在接口文件 yaml 中用 Int32List[1] axis 即可同时接收 int 和 list。
如何初始化一个同时接受int和list的接口?
使用 Int32List[1] axis,则无法在缺失 axis 的情况下直接计算结果。我看到有两种解决方案:
- Int32List[1] axis=None
- 写两个接口,例如
signature: [
"TensorTuple (Tensor input, Int32 indices_or_sections) => HsplitInt",
"TensorTuple (Tensor input, Int32List indices_or_sections) => HsplitVec",
]
选择 Int32List[1] axis=None时, /oneflow/core/functional/impl/nn_functor.cpp
会报错,显示参数不匹配,这个文件调用和初始化了 ReduceSum。即使将nn_functor.cpp
的 axis 从开始的 {} 写成 {NULL},仍然会出现奇怪的其他文件报错。但看到其他接口有这种用法。为了避免修改其他文件导致其他问题,最终选择写两个接口。写两个接口同样存在瑕疵,即在python tensor sum 接口中不可以使用 axis=None,应当使用 axis=[]。

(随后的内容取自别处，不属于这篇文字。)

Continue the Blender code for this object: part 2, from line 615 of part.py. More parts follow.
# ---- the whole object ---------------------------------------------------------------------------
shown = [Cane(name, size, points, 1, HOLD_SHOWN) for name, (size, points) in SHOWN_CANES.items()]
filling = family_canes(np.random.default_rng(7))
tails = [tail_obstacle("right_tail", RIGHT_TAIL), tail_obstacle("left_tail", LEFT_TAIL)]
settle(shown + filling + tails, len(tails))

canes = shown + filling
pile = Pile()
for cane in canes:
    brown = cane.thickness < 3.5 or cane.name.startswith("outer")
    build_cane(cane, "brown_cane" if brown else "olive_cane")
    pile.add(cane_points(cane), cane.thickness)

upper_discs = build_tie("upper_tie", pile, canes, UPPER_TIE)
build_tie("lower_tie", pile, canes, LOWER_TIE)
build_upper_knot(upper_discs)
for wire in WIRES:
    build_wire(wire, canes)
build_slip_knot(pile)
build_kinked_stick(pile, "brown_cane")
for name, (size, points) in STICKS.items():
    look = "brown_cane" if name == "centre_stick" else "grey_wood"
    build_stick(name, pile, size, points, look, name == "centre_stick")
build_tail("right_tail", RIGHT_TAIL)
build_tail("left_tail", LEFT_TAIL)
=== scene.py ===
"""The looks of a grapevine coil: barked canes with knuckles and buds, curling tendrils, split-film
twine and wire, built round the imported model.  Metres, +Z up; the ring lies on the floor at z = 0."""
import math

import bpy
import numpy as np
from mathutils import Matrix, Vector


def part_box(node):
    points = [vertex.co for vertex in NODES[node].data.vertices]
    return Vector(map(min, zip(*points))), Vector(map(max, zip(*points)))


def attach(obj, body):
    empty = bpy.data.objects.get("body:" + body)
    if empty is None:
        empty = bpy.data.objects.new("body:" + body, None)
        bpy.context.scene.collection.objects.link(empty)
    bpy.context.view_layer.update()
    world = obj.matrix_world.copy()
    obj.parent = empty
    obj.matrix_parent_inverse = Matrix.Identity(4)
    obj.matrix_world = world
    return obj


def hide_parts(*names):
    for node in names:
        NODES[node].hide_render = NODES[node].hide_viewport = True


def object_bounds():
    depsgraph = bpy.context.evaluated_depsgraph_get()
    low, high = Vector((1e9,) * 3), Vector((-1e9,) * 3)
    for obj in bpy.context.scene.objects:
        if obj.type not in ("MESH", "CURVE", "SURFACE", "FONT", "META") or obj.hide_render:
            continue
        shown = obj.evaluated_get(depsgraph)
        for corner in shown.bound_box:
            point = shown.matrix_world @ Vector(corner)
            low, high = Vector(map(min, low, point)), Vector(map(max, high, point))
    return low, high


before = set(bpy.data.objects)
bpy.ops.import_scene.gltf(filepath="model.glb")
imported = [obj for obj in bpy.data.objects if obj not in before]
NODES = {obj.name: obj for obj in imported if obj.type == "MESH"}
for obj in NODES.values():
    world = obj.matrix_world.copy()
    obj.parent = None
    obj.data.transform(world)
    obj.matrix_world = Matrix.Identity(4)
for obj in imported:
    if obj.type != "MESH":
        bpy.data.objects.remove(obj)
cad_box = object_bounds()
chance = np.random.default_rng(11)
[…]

review 的时候有同学建议同类中实现两次不同参数的 operator ,但是阅读 功能接口 发现接口必须是正交的。
问题3
使用匿名空间封装:
namespace {
std::string exception_check(int32_t base, int32_t value, bool check_ge = true,
bool check_le = true) {
printf("%d, %d, %d, %d\n", base, value, check_ge, check_le);
if (check_ge) {
printf("ttt: %d, %d, %d, %d\n", base, value, check_ge, check_le);
CHECK_GE_OR_RETURN(base, value) << "Dimension out of range, expected to be in range of ["
<< -base << ", " << base - 1 << "], but got " << value;
}
if (check_le) {
CHECK_LE_OR_RETURN(-base, value) << "Dimension out of range, expected to be in range of ["
<< -base << ", " << base - 1 << "], but got " << value;
}
return "";
}
} // namespace
exception_check(naxis, axis[i]);
报错信息不显示。通过了解 OneFlow中的错误处理:Maybe 解决问题。